1. Новые “мирные будни” победившей революции. Голод зимы 1918 – 1919 годов в Москве и в Петербурге. Свидетельство Е.И. Замятина: “Пещера”.
2. … И десять лет спустя: осень 1927 года: епископ Вениамин (Федченков) читает (в эмиграции) письма “богомолки из России”.
3. Писательские судьбы:
Вячеслав Иванов; Ф.К. Сологуб (Тетерников).
4. Заключение. Последнее слово Максимилиана Волошина в “России распятой”.
Голод (1918 – 1919 годов) – мирные будни победившей революции. У Булгакова сказано – “велик был год и страшен год 1918-й, от начала же революции – второй” (это в начале романа “Белая гвардия”). В заключение романа опять – “велик был год и страшен год 1918-й, но год 1919-й был его страшней”.
Розанов умер от голода в 1919 году; Блок умер с голода, но позднее, в августе 1921 года. Голод был искусственный: Советская власть особенно не выискивала в это время инакомыслящих, но она начала душить всех в совершенно правильном расчете, что первыми будут вымирать первый эшелон интеллигенции.
В кабачке “Не рыдай” пели частушки по поводу Брестского мира; выпустил послание Тихон, но и Бухарин держал речи против Брестского мира – это никого не интересовало.

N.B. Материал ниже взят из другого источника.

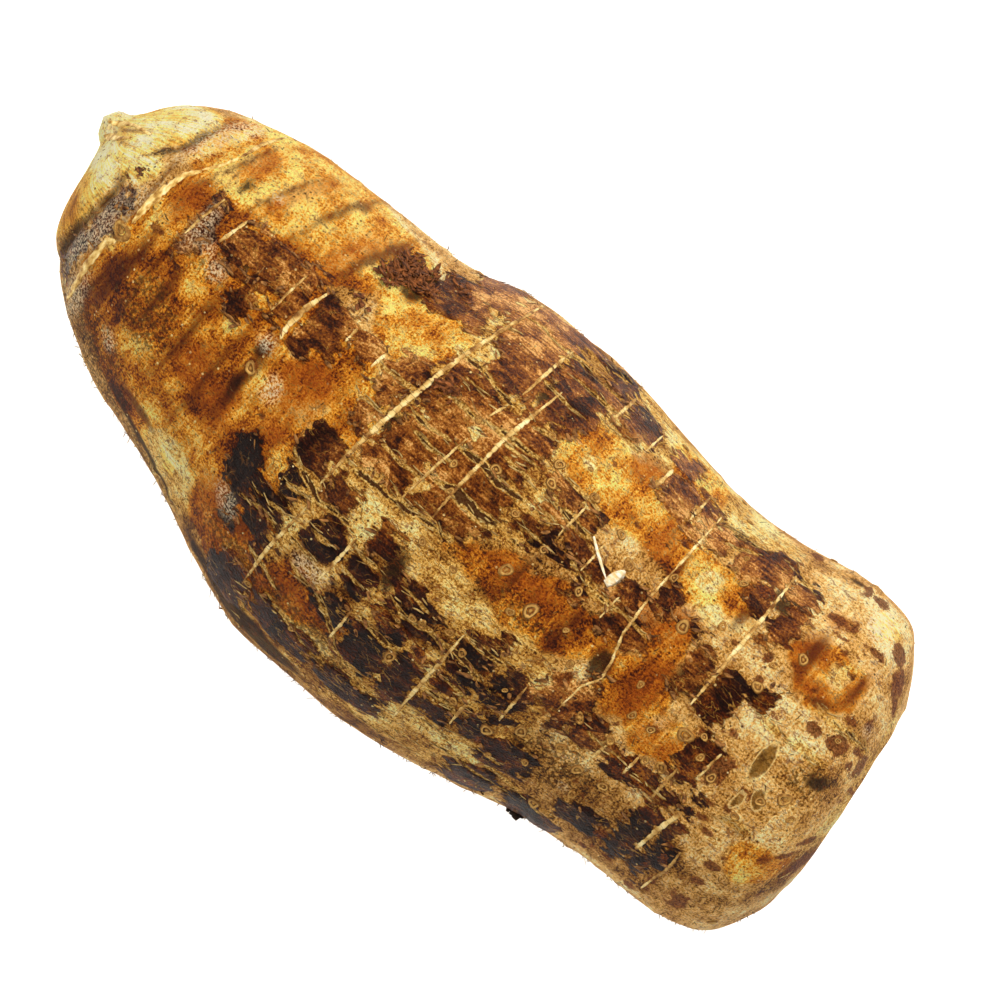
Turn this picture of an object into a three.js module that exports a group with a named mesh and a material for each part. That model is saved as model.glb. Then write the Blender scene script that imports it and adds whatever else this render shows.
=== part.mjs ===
// A large taro corm as it is lifted and trimmed for sale: one grown solid, lying on its side.
// Millimetres, +Z up. X runs from the crown bud to the cut base, and the origin is on the
// surface it lies on, under the middle of its bounding box.
import * as THREE from "three";
import { ParametricGeometry } from "three/addons/geometries/ParametricGeometry.js";

// Driving dimensions
const LENGTH = 240; // bud tip to the far edge of the cut base
const WIDTH = 107; // across the belly, both flanks
const HEIGHT = 97; // from the resting side to the top of the belly

// Mesh density
const AROUND = 56;
const ROWS_PER_STATION = 3;

// Sections of the corm from bud to base, as shares of the driving dimensions.
// along, sideways and up place the section's centre; lean is how far the section slants
// back, along per sideways, because the base was cut off askew.
const SECTIONS = [
  { along: 0.0, sideways: 0.121, up: 0.423, halfWidth: 0.0, halfHeight: 0.0, lean: 0 }, // bud tip
  { along: 0.008, sideways: 0.119, up: 0.423, halfWidth: 0.035, halfHeight: 0.035, lean: 0 },
  { along: 0.018, sideways: 0.114, up: 0.423, halfWidth: 0.049, halfHeight: 0.047, lean: 0 },
  { along: 0.026, sideways: 0.08, up: 0.423, halfWidth: 0.103, halfHeight: 0.108, lean: 0 }, // crown
  { along: 0.04, sideways: 0.047, up: 0.423, halfWidth: 0.178, halfHeight: 0.186, lean: 0 },
  { along: 0.063, sideways: 0.045, up: 0.428, halfWidth: 0.23, halfHeight: 0.242, lean: 0 },
  { along: 0.104, sideways: 0.036, up: 0.438, halfWidth: 0.29, halfHeight: 0.304, lean: 0 },
  { along: 0.175, sideways: 0.021, up: 0.448, halfWidth: 0.355, halfHeight: 0.371, lean: 0 }, // shoulder
  { along: 0.275, sideways: 0.0, up: 0.459, halfWidth: 0.393, halfHeight: 0.412, lean: 0 },
  { along: 0.367, sideways: -0.031, up: 0.474, halfWidth: 0.443, halfHeight: 0.46, lean: 0 },
  { along: 0.442, sideways: -0.03, up: 0.49, halfWidth: 0.486, halfHeight: 0.498, lean: 0 }, // belly
  { along: 0.542, sideways: -0.023, up: 0.49, halfWidth: 0.49, halfHeight: 0.503, lean: 0 },
  { along: 0.633, sideways: -0.018, up: 0.477, halfWidth: 0.467, halfHeight: 0.482, lean: 0.02 },
  { along: 0.727, sideways: 0.006, up: 0.46, halfWidth: 0.424, halfHeight: 0.44, lean: 0.05 }, // waist
  { along: 0.812, sideways: 0.033, up: 0.443, halfWidth: 0.42, halfHeight: 0.434, lean: 0.09 },
  { along: 0.885, sideways: 0.056, up: 0.438, halfWidth: 0.425, halfHeight: 0.442, lean: 0.16 }, // foot
  { along: 0.94, sideways: 0.077, up: 0.438, halfWidth: 0.404, halfHeight: 0.423, lean: 0.15 },
  { along: 0.966, sideways: 0.098, up: 0.438, halfWidth: 0.332, halfHeight: 0.355, lean: 0.17 },
  { along: 0.983, sideways: 0.103, up: 0.433, halfWidth: 0.234, halfHeight: 0.258, lean: 0.15 }, // cut rim
];

// Low swellings of the back and underside: share of the section's height, waves around and along.
const SWELLINGS = [
  { depth: 0.014, around: 2, along: 7, start: 1.1 },
  { depth: 0.01, around: 3, along: -13, start: 0.4 },
];

const coreLine = new THREE.CatmullRomCurve3(
  SECTIONS.map((s) => new THREE.Vector3(s.along * LENGTH, s.sideways * WIDTH, s.up * HEIGHT)),
  false,
  "catmullrom",
);
const girthLine = new THREE.CatmullRomCurve3(
  SECTIONS.map((s) => new THREE.Vector3(s.halfWidth * WIDTH, s.halfHeight * HEIGHT, s.lean)),
  false,
  "catmullrom",
);

function swelling(angle, share) {
  return SWELLINGS.reduce(
    (sum, w) => sum + w.depth * Math.sin(w.around * angle + w.along * share + w.start),
    1,
  );
}

// The skin as a closed sheet: around is 0 to 1 about the core, and down is 0 at the bud and 1 in
// the middle of the cut base. The last row closes the flat cut. Nothing reaches under the
// surface that the corm lies on, so its own weight leaves it two small flats there.
function corm(rows) {
  const sideRows = rows - 1;
  const core = new THREE.Vector3();
  const girth = new THREE.Vector3();
  return (around, down, point) => {
    const share = Math.min((down * rows) / sideRows, 1);
    const reach = Math.min((1 - down) * rows, 1);
    const angle = around * 2 * Math.PI;
    coreLine.getPoint(share, core);
    girthLine.getPoint(share, girth);
    const side = girth.x * reach * Math.cos(angle);
    const rise = girth.y * reach * Math.sin(angle) * swelling(angle, share);
    point.set(core.x - girth.z * side, core.y + side, Math.max(core.z + rise, 0));
  };
}

function makeCorm() {
  const rows = (SECTIONS.length - 1) * ROWS_PER_STATION + 1;
  const geometry = new ParametricGeometry(corm(rows), AROUND, rows);
  geometry.computeBoundingBox();
  const { min, max } = geometry.boundingBox;
  geometry.translate(-(min.x + max.x) / 2, -(min.y + max.y) / 2, -min.z);
  const skin = new THREE.MeshStandardMaterial({ color: 0x8f5f2e, roughness: 0.6, metalness: 0 });
  const mesh = new THREE.Mesh(geometry, skin);
  mesh.name = "corm";
  return mesh;
}

const taro = new THREE.Group();
taro.add(makeCorm());

export default taro;
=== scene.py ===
"""A large taro corm, lifted, trimmed and lying on its side on a pale floor."""
import bpy
import numpy as np
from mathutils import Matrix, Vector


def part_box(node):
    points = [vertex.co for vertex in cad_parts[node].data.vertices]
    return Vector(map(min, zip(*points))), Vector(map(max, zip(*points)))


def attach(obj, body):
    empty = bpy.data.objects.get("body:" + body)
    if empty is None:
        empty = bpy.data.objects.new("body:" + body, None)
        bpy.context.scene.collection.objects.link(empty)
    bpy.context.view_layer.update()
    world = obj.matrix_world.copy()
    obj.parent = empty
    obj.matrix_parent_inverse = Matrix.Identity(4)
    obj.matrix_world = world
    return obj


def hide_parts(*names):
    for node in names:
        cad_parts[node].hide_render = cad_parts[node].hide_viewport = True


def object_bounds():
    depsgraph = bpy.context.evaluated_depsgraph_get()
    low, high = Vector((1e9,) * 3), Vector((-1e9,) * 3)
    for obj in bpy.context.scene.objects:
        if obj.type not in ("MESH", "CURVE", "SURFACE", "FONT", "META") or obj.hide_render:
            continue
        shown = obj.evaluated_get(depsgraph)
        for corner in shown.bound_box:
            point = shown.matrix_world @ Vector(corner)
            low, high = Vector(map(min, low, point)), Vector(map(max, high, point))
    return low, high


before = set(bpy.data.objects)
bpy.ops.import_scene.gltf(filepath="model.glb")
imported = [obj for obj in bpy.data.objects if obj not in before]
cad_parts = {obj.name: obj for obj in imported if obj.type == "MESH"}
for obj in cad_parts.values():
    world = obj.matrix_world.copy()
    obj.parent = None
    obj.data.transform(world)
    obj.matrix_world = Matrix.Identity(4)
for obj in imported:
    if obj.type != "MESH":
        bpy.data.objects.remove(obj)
cad_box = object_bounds()


# The floor: a plain white studio board that glows a little, as a light table does, so that it
# stays paper white round the corm and throws light up onto its flanks.
def linear(colour):
    """An sRGB hex colour as linear red, green, blue and alpha: ((c + 0.055) / 1.055) ^ 2.4."""
    levels = np.array([int(colour[i:i + 2], 16) for i in (1, 3, 5)]) / 255
    curve = np.where(levels > 0.04045, ((levels + 0.055) / 1.055) ** 2.4, levels / 12.92)
    return (*curve.tolist(), 1.0)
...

В Москве, как и в Петербурге, голод. Вениамин Федченков пишет – “готовили из ржавого кусочка селедки, из картофельной шелухи”. А под Петербургом питались травой.
Великое свидетельство о тех временах и делах оставил Евгений Иванович Замятин, который начал в 1900-х годах как писатель почти английский. Его “Островитяне”, “Ловец человеков” – написаны на русском языке, но проникнуты духом Англии. Замятин является в Россию перед самой революцией, и появляются: “Пещера”; потом “Рассказ о самом главном”; потом пьеса на испанский мотив, но фактически о советской России; и, наконец, советская антиутопия “Мы”.